One of my vegetarian dining companions immediately homed in on the plate of mixed pickled vegetables. Biting into their vinegary crunch reminded me of Moscow, where pickled anything is a great way to cut a chilled glass of Russky Standart vodka.


The curry seasoning on the cauliflower stood out nicely while the lemon and ginger complemented the pear well. So well, in fact, that I overheard one diner behind me moaning, “Ummm …. Ummm … I can’t wait to eat more pickled pears.” But while my tablemates finished the pears, we left some of the pickles and green beans to be taken away. The serving was too generous to keep our attention. 

The mushroom crostini, a ragout of wild fungi complemented by smoky pecorino cheese atop a toasted slice of rustic bread, is well worth ordering off the appetizer menu. 

The mussels in a white wine and garlic broth were less successful. While the broth was tasty and happily soaked up into servings of Italian bread, the mussels were not as fresh as the ones I had at home over Thanksgiving. Could I be spoiled?

The menu’s star is the fish ‘n chips. The cod tastes fresh and succulent and is coated in a light batter that could pass for tempura. The lumpy homemade tartar sauce and the tangy lemon curd made us wish we had more to dip. Drafting Table’s french fries have received mixed reviews, but my dining companions liked them. I thought there were a few too many soggy ones, but I liked the look of their rough cut.

The slow-braised brisket with red wine gravy, served over roasted vegetables, comes in a hearty portion. The brisket and vegetables had enough flavor to render the dipping gravy superfluous, and I thought the meat mouthwatering, but one of my companions insisted his grandmother’s brisket is much more tender.

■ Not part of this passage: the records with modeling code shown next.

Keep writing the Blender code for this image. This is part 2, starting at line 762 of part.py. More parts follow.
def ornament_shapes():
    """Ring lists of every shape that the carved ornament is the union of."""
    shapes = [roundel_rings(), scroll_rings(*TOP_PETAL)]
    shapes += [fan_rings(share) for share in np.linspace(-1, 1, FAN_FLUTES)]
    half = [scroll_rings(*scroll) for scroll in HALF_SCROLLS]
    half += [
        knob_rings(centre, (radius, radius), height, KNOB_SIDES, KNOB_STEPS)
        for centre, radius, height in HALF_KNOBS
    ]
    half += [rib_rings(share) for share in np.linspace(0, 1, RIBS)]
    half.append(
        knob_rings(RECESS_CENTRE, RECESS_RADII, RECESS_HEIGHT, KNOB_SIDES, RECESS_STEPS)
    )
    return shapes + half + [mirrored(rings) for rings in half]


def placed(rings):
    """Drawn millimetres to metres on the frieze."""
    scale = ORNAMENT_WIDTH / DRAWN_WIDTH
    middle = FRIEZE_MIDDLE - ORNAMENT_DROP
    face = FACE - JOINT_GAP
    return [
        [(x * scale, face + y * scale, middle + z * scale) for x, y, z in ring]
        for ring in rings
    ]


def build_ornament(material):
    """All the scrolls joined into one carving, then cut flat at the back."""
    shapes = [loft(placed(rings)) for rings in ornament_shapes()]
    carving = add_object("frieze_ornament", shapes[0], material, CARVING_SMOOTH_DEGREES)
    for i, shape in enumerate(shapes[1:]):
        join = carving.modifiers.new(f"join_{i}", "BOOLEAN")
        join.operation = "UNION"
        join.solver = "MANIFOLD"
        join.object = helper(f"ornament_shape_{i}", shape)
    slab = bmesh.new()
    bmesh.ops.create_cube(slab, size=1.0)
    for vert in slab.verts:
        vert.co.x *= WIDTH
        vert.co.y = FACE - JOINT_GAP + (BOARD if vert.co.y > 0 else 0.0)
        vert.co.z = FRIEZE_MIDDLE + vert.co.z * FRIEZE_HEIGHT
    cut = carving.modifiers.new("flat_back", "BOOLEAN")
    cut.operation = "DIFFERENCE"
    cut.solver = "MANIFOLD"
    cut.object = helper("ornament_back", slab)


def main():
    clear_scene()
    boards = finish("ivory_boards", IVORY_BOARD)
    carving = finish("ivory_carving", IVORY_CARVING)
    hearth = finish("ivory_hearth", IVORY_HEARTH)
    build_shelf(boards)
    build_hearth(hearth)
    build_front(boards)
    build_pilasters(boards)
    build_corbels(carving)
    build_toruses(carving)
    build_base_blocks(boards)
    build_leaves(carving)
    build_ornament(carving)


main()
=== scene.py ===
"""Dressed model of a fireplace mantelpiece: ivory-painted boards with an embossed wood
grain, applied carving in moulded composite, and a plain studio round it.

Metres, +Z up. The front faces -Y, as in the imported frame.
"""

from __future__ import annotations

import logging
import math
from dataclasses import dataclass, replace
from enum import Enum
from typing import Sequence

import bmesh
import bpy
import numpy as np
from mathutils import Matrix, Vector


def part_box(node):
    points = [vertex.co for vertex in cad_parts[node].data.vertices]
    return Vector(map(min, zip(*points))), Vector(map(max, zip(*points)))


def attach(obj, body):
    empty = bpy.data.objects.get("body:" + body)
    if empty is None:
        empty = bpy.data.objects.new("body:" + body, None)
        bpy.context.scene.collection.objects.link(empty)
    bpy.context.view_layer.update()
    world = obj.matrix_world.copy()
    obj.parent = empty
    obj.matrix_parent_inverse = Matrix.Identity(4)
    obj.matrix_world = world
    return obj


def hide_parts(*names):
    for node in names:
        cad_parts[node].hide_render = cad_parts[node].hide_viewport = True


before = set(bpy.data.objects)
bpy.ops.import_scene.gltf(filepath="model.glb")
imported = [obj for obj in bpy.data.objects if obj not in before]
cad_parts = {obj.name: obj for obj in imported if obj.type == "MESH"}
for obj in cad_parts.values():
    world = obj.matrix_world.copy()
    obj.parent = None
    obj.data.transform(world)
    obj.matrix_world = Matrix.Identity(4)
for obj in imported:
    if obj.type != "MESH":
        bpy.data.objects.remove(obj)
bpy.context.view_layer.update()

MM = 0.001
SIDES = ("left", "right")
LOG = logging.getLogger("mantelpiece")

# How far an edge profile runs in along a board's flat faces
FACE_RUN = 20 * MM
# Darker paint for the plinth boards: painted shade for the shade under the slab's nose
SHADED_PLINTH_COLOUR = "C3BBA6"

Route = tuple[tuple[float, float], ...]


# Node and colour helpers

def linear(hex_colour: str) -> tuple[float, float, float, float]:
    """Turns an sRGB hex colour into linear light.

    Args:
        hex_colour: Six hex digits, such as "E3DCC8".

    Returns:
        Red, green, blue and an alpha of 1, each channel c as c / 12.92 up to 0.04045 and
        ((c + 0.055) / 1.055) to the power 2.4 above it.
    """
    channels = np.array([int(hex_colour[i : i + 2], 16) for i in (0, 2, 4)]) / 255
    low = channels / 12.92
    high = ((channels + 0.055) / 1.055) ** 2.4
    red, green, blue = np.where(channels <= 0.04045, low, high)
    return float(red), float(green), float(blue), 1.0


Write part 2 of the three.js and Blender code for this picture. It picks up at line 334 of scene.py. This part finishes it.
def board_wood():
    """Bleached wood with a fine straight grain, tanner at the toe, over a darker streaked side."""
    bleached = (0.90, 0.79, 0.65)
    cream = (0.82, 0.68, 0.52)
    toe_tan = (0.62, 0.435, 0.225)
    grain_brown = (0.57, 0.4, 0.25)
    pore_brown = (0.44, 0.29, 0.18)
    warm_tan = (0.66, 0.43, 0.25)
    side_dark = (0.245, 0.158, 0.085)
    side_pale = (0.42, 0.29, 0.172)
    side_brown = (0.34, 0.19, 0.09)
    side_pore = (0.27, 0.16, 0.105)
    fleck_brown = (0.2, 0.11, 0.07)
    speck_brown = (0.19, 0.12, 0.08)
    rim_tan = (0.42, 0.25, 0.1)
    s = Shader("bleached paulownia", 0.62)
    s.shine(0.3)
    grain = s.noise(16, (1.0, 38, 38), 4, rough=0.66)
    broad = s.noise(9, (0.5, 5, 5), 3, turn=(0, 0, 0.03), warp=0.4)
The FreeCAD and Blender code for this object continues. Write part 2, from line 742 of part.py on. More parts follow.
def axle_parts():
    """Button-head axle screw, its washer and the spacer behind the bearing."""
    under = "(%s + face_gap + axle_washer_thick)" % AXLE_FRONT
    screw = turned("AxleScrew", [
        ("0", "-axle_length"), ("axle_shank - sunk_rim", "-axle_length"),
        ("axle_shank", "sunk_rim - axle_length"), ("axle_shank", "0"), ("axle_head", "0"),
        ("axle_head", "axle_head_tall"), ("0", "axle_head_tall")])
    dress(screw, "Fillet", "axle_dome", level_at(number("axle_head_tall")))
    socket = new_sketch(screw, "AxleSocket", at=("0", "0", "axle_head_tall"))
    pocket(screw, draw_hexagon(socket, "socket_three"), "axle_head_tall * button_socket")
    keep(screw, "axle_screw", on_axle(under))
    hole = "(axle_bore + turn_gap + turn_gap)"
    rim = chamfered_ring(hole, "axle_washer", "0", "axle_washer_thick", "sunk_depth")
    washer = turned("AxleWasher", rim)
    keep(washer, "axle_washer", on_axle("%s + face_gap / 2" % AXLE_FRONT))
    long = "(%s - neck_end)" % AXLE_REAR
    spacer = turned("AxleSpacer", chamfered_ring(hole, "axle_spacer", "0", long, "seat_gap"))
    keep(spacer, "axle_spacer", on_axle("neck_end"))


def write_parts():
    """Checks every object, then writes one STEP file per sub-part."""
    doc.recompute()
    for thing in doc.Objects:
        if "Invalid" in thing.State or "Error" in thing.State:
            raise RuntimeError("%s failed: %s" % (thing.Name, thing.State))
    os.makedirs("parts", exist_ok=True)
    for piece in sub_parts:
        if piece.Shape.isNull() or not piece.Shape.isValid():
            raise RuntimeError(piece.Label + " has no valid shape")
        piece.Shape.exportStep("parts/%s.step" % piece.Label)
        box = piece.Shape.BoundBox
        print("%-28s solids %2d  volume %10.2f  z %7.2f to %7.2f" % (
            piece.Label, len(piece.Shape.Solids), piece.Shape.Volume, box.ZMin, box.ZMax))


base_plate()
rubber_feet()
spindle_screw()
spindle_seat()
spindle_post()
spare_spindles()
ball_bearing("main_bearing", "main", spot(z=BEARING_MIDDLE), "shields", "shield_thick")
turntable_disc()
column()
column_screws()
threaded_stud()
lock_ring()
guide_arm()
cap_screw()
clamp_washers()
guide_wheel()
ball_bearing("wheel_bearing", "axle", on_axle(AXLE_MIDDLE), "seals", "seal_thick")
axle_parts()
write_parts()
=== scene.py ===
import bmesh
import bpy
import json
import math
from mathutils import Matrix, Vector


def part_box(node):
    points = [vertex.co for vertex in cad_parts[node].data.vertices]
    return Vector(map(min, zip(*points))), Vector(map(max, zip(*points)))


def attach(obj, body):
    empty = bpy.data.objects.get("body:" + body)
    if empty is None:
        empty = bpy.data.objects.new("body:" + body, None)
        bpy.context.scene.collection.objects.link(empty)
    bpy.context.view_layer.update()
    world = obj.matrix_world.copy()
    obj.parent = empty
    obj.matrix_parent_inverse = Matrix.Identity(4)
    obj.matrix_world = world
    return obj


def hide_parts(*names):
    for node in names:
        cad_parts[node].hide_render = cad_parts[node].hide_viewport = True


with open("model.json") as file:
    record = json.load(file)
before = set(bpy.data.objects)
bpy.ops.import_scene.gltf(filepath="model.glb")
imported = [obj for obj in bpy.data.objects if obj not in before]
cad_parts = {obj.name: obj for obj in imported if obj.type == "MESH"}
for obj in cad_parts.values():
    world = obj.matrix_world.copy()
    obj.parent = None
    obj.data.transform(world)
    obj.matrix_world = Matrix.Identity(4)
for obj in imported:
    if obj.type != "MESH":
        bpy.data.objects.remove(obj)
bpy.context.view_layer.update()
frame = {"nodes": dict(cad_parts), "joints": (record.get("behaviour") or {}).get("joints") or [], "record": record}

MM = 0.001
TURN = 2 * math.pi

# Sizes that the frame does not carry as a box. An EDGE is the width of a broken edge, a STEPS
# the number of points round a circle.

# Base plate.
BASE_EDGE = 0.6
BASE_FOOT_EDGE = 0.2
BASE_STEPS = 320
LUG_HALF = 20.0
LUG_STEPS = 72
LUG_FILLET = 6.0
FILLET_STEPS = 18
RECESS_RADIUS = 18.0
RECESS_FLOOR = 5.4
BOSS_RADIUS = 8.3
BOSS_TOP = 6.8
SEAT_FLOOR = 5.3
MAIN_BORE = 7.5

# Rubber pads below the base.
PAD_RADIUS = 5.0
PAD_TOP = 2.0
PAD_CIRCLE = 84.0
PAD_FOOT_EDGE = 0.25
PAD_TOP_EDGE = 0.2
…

The draftsman burger is a plump beef patty garnished with blue cheese, apricot chutney and bacon-onion jam served on a small Kaiser roll. It was a bouquet of smoky, sweet and meaty flavors. It reminded me of the fantastic burgers at the locally famous Bull City brewery in Durham, N.C. My friend who ordered it thought the accouterments overwhelmed the burger. He was disappointed the medium he ordered turned out more on the rare side, but I have to take the chef’s side in this dispute. It’s a sin to cook a thick hamburger to an even gray. 

I would not recommend the duck ragout over pappardelle pasta. The dish had too little duck and the noodles were overcooked and under-sauced.

Drafting Table is worth a visit for the desserts alone. All three on the menu were hits. The chocolate pudding verges on a creamy mousse and is a far cry from Jell-O, but it still takes you back to happy childhood days. The Snickers pie, with chocolate cookie crust and peanut butter mousse, has surprising lightness. The grilled pound cake has a subtle orange flavor that matches well with the pecan sauce. Any would be perfect to split on a date (just make sure your back is to the TV if there’s a football game on).

Drafting Table

1529 14th St. NW

(202) 621-7475


Hours: Monday – Wednesday, 4 – 11 p.m.; Thursday, 4 p.m. – 12 a.m.; Friday, 4 p.m. – 2 a.m.; Saturday, 7:30 a.m. – 2 a.m.; Sunday, 7:30 a.m. – 12 a.m

Prices: Starters, $5 - $21; main entrees, $10 - $16.

Ideal meal: Mushroom crostini, fish ‘n chips, chocolate pudding.